Exercise brief =
Return the records below from the line containing "Describe how this" onward, exactly, through and including the last line.

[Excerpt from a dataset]
↓

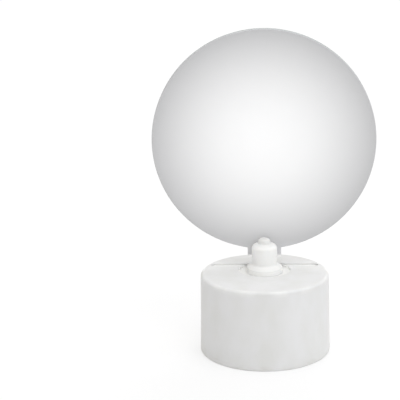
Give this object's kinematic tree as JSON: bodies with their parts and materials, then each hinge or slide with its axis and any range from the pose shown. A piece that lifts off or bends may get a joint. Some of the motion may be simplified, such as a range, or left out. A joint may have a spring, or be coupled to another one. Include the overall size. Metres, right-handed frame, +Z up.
{
  "type": "acrylic led lamp",
  "caption": "Small battery table lamp: a round acrylic plate on a tongue stands in the slotted top of a short round white base, behind a stubby glowing flame",
  "frame": {"origin": "centre of the flat ring that the base rests on", "axes": "+Z up, +X to the right seen from the front, -Y is the front, where the flame stands before the panel"},
  "size_m": [0.08, 0.047, 0.1156],
  "materials": {
    "frosted_acrylic": "cast acrylic sheet 3 mm, laser cut, with a white satin face and polished edge",
    "white_shell_plastic": "injection moulded white translucent polypropylene, satin",
    "flame_plastic": "injection moulded milky diffuser plastic, soft satin",
    "plate_plastic": "injection moulded white ABS, fine matt texture",
    "screw_steel": "zinc plated steel",
    "cell_steel": "nickel plated steel can",
    "contact_nickel": "nickel plated spring strip",
    "board_laminate": "green coated glass-fibre laminate",
    "led_epoxy": "clear epoxy lens",
    "tinned_lead": "tinned copper alloy",
    "resistor_body": "lacquered carbon film resistor",
    "switch_steel": "nickel plated sheet steel",
    "switch_phenolic": "brown phenolic laminate",
    "knob_plastic": "moulded black plastic",
    "wiper_brass": "phosphor bronze spring strip",
    "red_insulation": "red wire insulation",
    "black_insulation": "black wire insulation"
  },
  "bodies": {
    "base": {"base_shell": "white_shell_plastic", "flame_diffuser": "flame_plastic", "base_plate": "plate_plastic", "plate_screws": "screw_steel", "button_cell_1": "cell_steel", "button_cell_2": "cell_steel", "button_cell_3": "cell_steel", "contact_negative": "contact_nickel", "contact_positive": "contact_nickel", "circuit_board": "board_laminate", "board_screws": "screw_steel", "led_lens": "led_epoxy", "led_anode_lead": "tinned_lead", "led_cathode_lead": "tinned_lead", "limit_resistor": "resistor_body", "switch_frame": "switch_steel", "switch_board": "switch_phenolic", "switch_terminals": "tinned_lead", "switch_screws": "screw_steel", "switch_wire_red": "red_insulation", "switch_wire_black": "black_insulation"},
    "panel": {"acrylic_panel": "frosted_acrylic"},
    "door": {"battery_door": "plate_plastic"},
    "knob": {"switch_knob": "knob_plastic", "switch_wiper": "wiper_brass"}
  },
  "joints": [
    {"name": "panel_lift", "type": "slide", "parent": "base", "child": "panel", "axis": [0, 0, 1], "range_m": [0, 0.012]},
    {"name": "battery_door_hinge", "type": "hinge", "parent": "base", "child": "door", "pos_m": [0.0094, -0.0095, 0.002], "axis": [0, -1, 0], "range_deg": [0, 95]},
    {"name": "switch_slide", "type": "slide", "parent": "base", "child": "knob", "axis": [1, 0, 0], "range_m": [0, 0.002]}
  ]
}
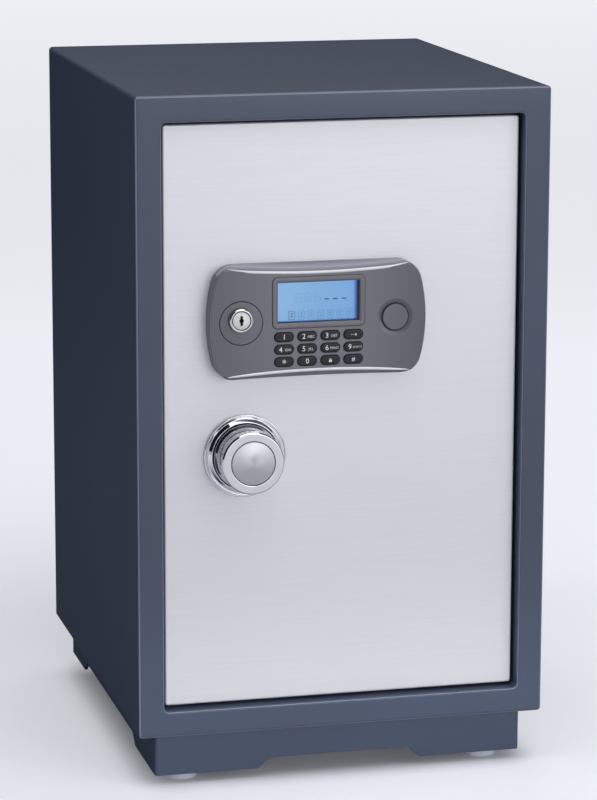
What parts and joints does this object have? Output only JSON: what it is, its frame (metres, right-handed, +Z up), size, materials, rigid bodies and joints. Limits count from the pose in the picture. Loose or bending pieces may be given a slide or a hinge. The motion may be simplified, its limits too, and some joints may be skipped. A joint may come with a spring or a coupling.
{
  "type": "electronic safe",
  "caption": "Steel security cabinet on a plinth with a hinged door, electronic keypad panel with display, key lock, turning knob and sliding locking bolts.",
  "frame": {"origin": "centre of the footprint at floor level, under the feet", "axes": "+Z up, -Y out of the door's face, +X to the right of a person who faces the door"},
  "size_m": [0.4, 0.478, 0.664],
  "materials": {
    "cabinet_paint": "satin powder coat",
    "inner_paint": "satin powder coat",
    "zinc_steel": "zinc plated",
    "foot_plastic": "moulded plastic",
    "felt": "short pile felt",
    "brushed_door": "fine vertical brushing",
    "black_plastic": "fine texture",
    "cell_wrap": "gloss sleeve",
    "chrome": "polished",
    "satin_metal": "satin",
    "brass": "turned",
    "coil_casing": "lacquered",
    "wire_sleeve": "woven sleeve",
    "rubber_black": "matt",
    "panel_plastic": "satin moulded plastic",
    "window": "clear",
    "lcd": "backlit display",
    "board": "solder mask",
    "silicone": "matt",
    "key_plastic": "soft gloss"
  },
  "bodies": {
    "cabinet": {"outer_shell": "cabinet_paint", "back_plate": "cabinet_paint", "door_jamb": "inner_paint", "door_stop": "inner_paint", "inner_liner": "inner_paint", "liner_rear": "inner_paint", "anchor_sleeves": "zinc_steel", "base_plinth": "cabinet_paint", "levelling_feet": "foot_plastic", "floor_mat": "felt", "shelf": "inner_paint", "shelf_clips": "zinc_steel", "hinge_pins": "zinc_steel"},
    "door": {"door_skin": "brushed_door", "door_plate": "inner_paint", "hinge_blocks": "zinc_steel", "bolt_chassis": "inner_paint", "inner_cover": "inner_paint", "cover_screws": "zinc_steel", "battery_box": "black_plastic", "batteries": "cell_wrap", "guide_studs": "zinc_steel", "knob_rose": "chrome", "knob_bush": "brass", "solenoid_body": "coil_casing", "wire_loom": "wire_sleeve", "loom_grommet": "rubber_black", "panel_housing": "panel_plastic", "panel_screws": "zinc_steel", "lcd_bezel": "panel_plastic", "lcd_window": "window", "lcd_module": "lcd", "circuit_board": "board", "keypad_mat": "silicone", "lock_escutcheon": "panel_plastic", "lock_barrel": "chrome", "emergency_lock": "zinc_steel"},
    "boltwork": {"bolt_carriage": "zinc_steel", "locking_bolts": "chrome"},
    "knob_unit": {"knob": "chrome", "knob_dome": "satin_metal", "knob_spindle": "zinc_steel", "drive_cam": "zinc_steel"},
    "plunger": {"solenoid_plunger": "zinc_steel"},
    "battery_cover": {"battery_lid": "black_plastic"},
    "key_plug": {"lock_plug": "chrome"},
    "cap": {"emergency_cap": "panel_plastic"},
    "spare_plug": {"emergency_plug": "zinc_steel"},
    "key_1_body": {"key_1": "key_plastic"},
    "key_2_body": {"key_2": "key_plastic"},
    "key_3_body": {"key_3": "key_plastic"},
    "key_4_body": {"key_4": "key_plastic"},
    "key_5_body": {"key_5": "key_plastic"},
    "key_6_body": {"key_6": "key_plastic"},
    "key_7_body": {"key_7": "key_plastic"},
    "key_8_body": {"key_8": "key_plastic"},
    "key_9_body": {"key_9": "key_plastic"},
    "key_10_body": {"key_10": "key_plastic"},
    "key_11_body": {"key_11": "key_plastic"},
    "key_12_body": {"key_12": "key_plastic"}
  },
  "joints": [
    {"name": "door_hinge", "type": "hinge", "parent": "cabinet", "child": "door", "pos_m": [0.136, -0.187, 0.358], "axis": [0, 0, 1], "range_deg": [0, 105]},
    {"name": "knob_turn", "type": "hinge", "parent": "door", "child": "knob_unit", "pos_m": [-0.0945, -0.205, 0.321], "axis": [0, 1, 0], "range_deg": [0, 60]},
    {"name": "bolt_slide", "type": "slide", "parent": "door", "child": "boltwork", "axis": [-1, 0, 0], "range_m": [0, 0.02]},
    {"name": "plunger_slide", "type": "slide", "parent": "door", "child": "plunger", "axis": [0, 0, -1], "range_m": [0, 0.008], "stiffness_N_per_m": 150, "springref_m": -0.01},
    {"name": "lid_slide", "type": "slide", "parent": "door", "child": "battery_cover", "axis": [0, 0, -1], "range_m": [0, 0.066]},
    {"name": "lock_turn", "type": "hinge", "parent": "door", "child": "key_plug", "pos_m": [-0.1021, -0.201, 0.4539], "axis": [0, 1, 0], "range_deg": [0, 90]},
    {"name": "spare_turn", "type": "hinge", "parent": "door", "child": "spare_plug", "pos_m": [0.0475, -0.196, 0.4506], "axis": [0, 1, 0], "range_deg": [0, 90]},
    {"name": "cap_pull", "type": "slide", "parent": "door", "child": "cap", "axis": [0, -1, 0], "range_m": [0, 0.02]},
    {"name": "key_1_press", "type": "slide", "parent": "door", "child": "key_1_body", "axis": [0, 1, 0], "range_m": [0, 0.001], "stiffness_N_per_m": 1000, "springref_m": -0.0005},
    {"name": "key_2_press", "type": "slide", "parent": "door", "child": "key_2_body", "axis": [0, 1, 0], "range_m": [0, 0.001], "stiffness_N_per_m": 1000, "springref_m": -0.0005},
    {"name": "key_3_press", "type": "slide", "parent": "door", "child": "key_3_body", "axis": [0, 1, 0], "range_m": [0, 0.001], "stiffness_N_per_m": 1000, "springref_m": -0.0005},
    {"name": "key_4_press", "type": "slide", "parent": "door", "child": "key_4_body", "axis": [0, 1, 0], "range_m": [0, 0.001], "stiffness_N_per_m": 1000, "springref_m": -0.0005},
    {"name": "key_5_press", "type": "slide", "parent": "door", "child": "key_5_body", "axis": [0, 1, 0], "range_m": [0, 0.001], "stiffness_N_per_m": 1000, "springref_m": -0.0005},
    {"name": "key_6_press", "type": "slide", "parent": "door", "child": "key_6_body", "axis": [0, 1, 0], "range_m": [0, 0.001], "stiffness_N_per_m": 1000, "springref_m": -0.0005},
    {"name": "key_7_press", "type": "slide", "parent": "door", "child": "key_7_body", "axis": [0, 1, 0], "range_m": [0, 0.001], "stiffness_N_per_m": 1000, "springref_m": -0.0005},
    {"name": "key_8_press", "type": "slide", "parent": "door", "child": "key_8_body", "axis": [0, 1, 0], "range_m": [0, 0.001], "stiffness_N_per_m": 1000, "springref_m": -0.0005},
    {"name": "key_9_press", "type": "slide", "parent": "door", "child": "key_9_body", "axis": [0, 1, 0], "range_m": [0, 0.001], "stiffness_N_per_m": 1000, "springref_m": -0.0005},
    {"name": "key_10_press", "type": "slide", "parent": "door", "child": "key_10_body", "axis": [0, 1, 0], "range_m": [0, 0.001], "stiffness_N_per_m": 1000, "springref_m": -0.0005},
    {"name": "key_11_press", "type": "slide", "parent": "door", "child": "key_11_body", "axis": [0, 1, 0], "range_m": [0, 0.001], "stiffness_N_per_m": 1000, "springref_m": -0.0005},
    {"name": "key_12_press", "type": "slide", "parent": "door", "child": "key_12_body", "axis": [0, 1, 0], "range_m": [0, 0.001], "stiffness_N_per_m": 1000, "springref_m": -0.0005}
  ],
  "couplings": [
    {"joint": "bolt_slide", "follows": "knob_turn", "m_per_rad": 0.019099}
  ]
}
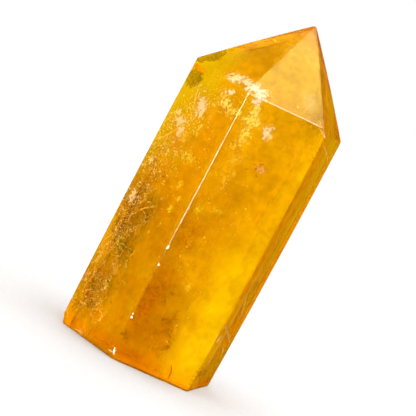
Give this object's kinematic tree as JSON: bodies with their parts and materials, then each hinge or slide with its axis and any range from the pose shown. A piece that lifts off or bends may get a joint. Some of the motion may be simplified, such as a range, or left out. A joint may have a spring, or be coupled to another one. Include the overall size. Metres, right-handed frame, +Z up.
{
  "type": "fluorite tower",
  "caption": "Polished golden yellow fluorite point: a six-sided column that stands on a flat base and ends in a faceted tip.",
  "frame": {"origin": "centre of the flat base, at the foot of the column", "axes": "+Z up along the column towards the tip, -Y out of the broad front wall, +X towards the narrow right side"},
  "size_m": [0.0377, 0.0326, 0.0797],
  "materials": {
    "fluorite": "clear to cloudy golden yellow crystal with polished facets"
  },
  "bodies": {
    "root": {"fluorite_tower": "fluorite"}
  },
  "joints": []
}
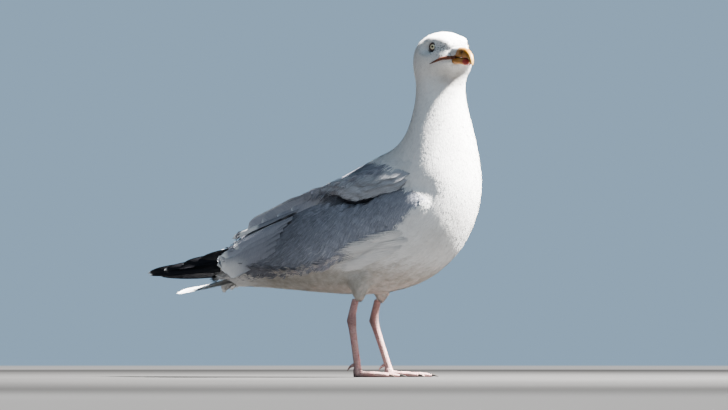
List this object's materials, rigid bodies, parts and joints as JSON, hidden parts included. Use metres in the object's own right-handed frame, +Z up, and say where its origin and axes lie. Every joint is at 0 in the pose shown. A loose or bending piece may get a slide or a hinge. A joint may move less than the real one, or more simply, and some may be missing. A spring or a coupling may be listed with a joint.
{
  "type": "herring gull",
  "caption": "Adult gull standing still on webbed feet, neck upright, head turned to its right, wings folded over the tail, as a life-size model.",
  "frame": {"origin": "on the floor, below the middle of the bird's box", "axes": "+X the way the body faces, +Y to the bird's left, +Z up"},
  "size_m": [0.4964, 0.1418, 0.4357],
  "materials": {
    "white_feather": "soft white plumage",
    "grey_feather": "soft blue-grey plumage",
    "black_feather": "faintly glossy black plumage with white tips",
    "bill": "satin yellow horn with a red spot near the lower tip",
    "eye": "wet pale yellow iris under a clear cornea",
    "leg_skin": "scaly flesh pink skin",
    "claw": "dark horn"
  },
  "bodies": {
    "root": {"trunk": "white_feather", "neck": "white_feather", "head": "white_feather", "tail": "white_feather", "thigh_left": "white_feather", "thigh_right": "white_feather", "wing_left": "grey_feather", "wing_right": "grey_feather", "wing_tip_left": "black_feather", "wing_tip_right": "black_feather", "upper_bill": "bill", "lower_bill": "bill", "eye_left": "eye", "eye_right": "eye", "shank_left": "leg_skin", "shank_right": "leg_skin", "foot_left": "leg_skin", "foot_right": "leg_skin", "hind_toe_left": "leg_skin", "hind_toe_right": "leg_skin", "claw_inner_left": "claw", "claw_inner_right": "claw", "claw_middle_left": "claw", "claw_middle_right": "claw", "claw_outer_left": "claw", "claw_outer_right": "claw"}
  },
  "joints": []
}
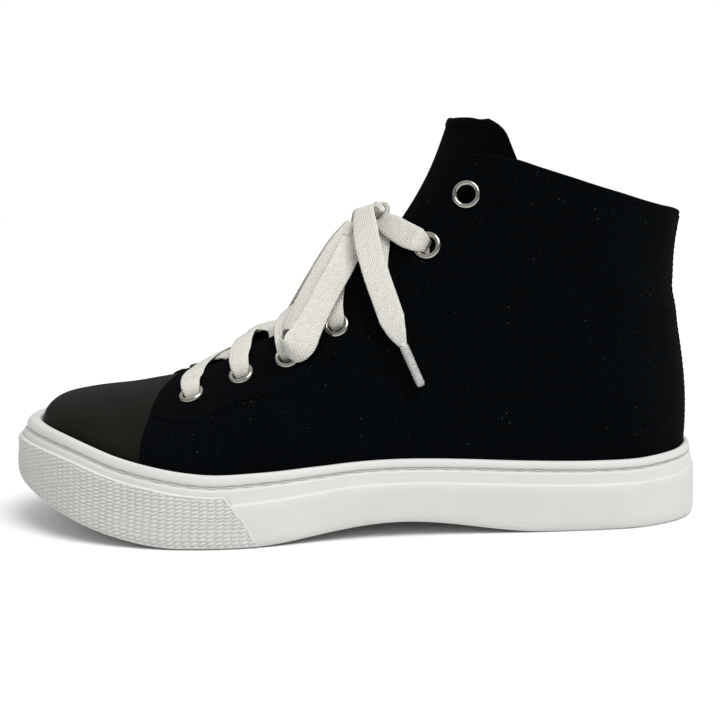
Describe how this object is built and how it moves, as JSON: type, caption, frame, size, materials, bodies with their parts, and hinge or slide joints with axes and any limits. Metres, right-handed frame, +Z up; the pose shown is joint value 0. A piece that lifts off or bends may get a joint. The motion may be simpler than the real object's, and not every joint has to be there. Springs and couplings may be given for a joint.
{
  "type": "high top sneaker",
  "caption": "Left high top sneaker in black canvas with a black leather toe cap, white rubber cupsole and white laces tied in a bow.",
  "frame": {"origin": "on the floor, under the middle of the sole's length and width", "axes": "+X to the toe, +Y to the outer side of the foot, +Z up"},
  "size_m": [0.2782, 0.1082, 0.1598],
  "materials": {
    "rubber": "matte, moulded",
    "canvas": "plain weave cotton canvas",
    "lining": "cotton lining",
    "leather": "smooth, satin",
    "nickel": "polished nickel",
    "cotton": "flat woven cotton lace",
    "sleeve": "clear film"
  },
  "bodies": {
    "root": {"sole": "rubber", "insole": "lining", "upper": "canvas", "tongue": "canvas", "toe_cap": "leather", "toe_bumper": "rubber", "eyelet_outer_1": "nickel", "eyelet_inner_1": "nickel", "eyelet_outer_2": "nickel", "eyelet_inner_2": "nickel", "eyelet_outer_3": "nickel", "eyelet_inner_3": "nickel", "eyelet_outer_4": "nickel", "eyelet_inner_4": "nickel", "eyelet_outer_5": "nickel", "eyelet_inner_5": "nickel", "eyelet_outer_6": "nickel", "eyelet_inner_6": "nickel", "eyelet_outer_7": "nickel", "eyelet_inner_7": "nickel", "lace_crossing_1": "cotton", "lace_crossing_2": "cotton", "lace_crossing_3": "cotton", "lace_crossing_4": "cotton", "lace_crossing_5": "cotton", "lace_knot": "cotton", "lace_loop_outer": "cotton", "lace_end_outer": "cotton", "aglet_outer": "sleeve", "lace_loop_inner": "cotton", "lace_end_inner": "cotton", "aglet_inner": "sleeve"}
  },
  "joints": []
}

↑

Task response =
Describe how this object is built and how it moves, as JSON: type, caption, frame, size, materials, bodies with their parts, and hinge or slide joints with axes and any limits. Metres, right-handed frame, +Z up; the pose shown is joint value 0. A piece that lifts off or bends may get a joint. The motion may be simpler than the real object's, and not every joint has to be there. Springs and couplings may be given for a joint.
{
  "type": "high top sneaker",
  "caption": "Left high top sneaker in black canvas with a black leather toe cap, white rubber cupsole and white laces tied in a bow.",
  "frame": {"origin": "on the floor, under the middle of the sole's length and width", "axes": "+X to the toe, +Y to the outer side of the foot, +Z up"},
  "size_m": [0.2782, 0.1082, 0.1598],
  "materials": {
    "rubber": "matte, moulded",
    "canvas": "plain weave cotton canvas",
    "lining": "cotton lining",
    "leather": "smooth, satin",
    "nickel": "polished nickel",
    "cotton": "flat woven cotton lace",
    "sleeve": "clear film"
  },
  "bodies": {
    "root": {"sole": "rubber", "insole": "lining", "upper": "canvas", "tongue": "canvas", "toe_cap": "leather", "toe_bumper": "rubber", "eyelet_outer_1": "nickel", "eyelet_inner_1": "nickel", "eyelet_outer_2": "nickel", "eyelet_inner_2": "nickel", "eyelet_outer_3": "nickel", "eyelet_inner_3": "nickel", "eyelet_outer_4": "nickel", "eyelet_inner_4": "nickel", "eyelet_outer_5": "nickel", "eyelet_inner_5": "nickel", "eyelet_outer_6": "nickel", "eyelet_inner_6": "nickel", "eyelet_outer_7": "nickel", "eyelet_inner_7": "nickel", "lace_crossing_1": "cotton", "lace_crossing_2": "cotton", "lace_crossing_3": "cotton", "lace_crossing_4": "cotton", "lace_crossing_5": "cotton", "lace_knot": "cotton", "lace_loop_outer": "cotton", "lace_end_outer": "cotton", "aglet_outer": "sleeve", "lace_loop_inner": "cotton", "lace_end_inner": "cotton", "aglet_inner": "sleeve"}
  },
  "joints": []
}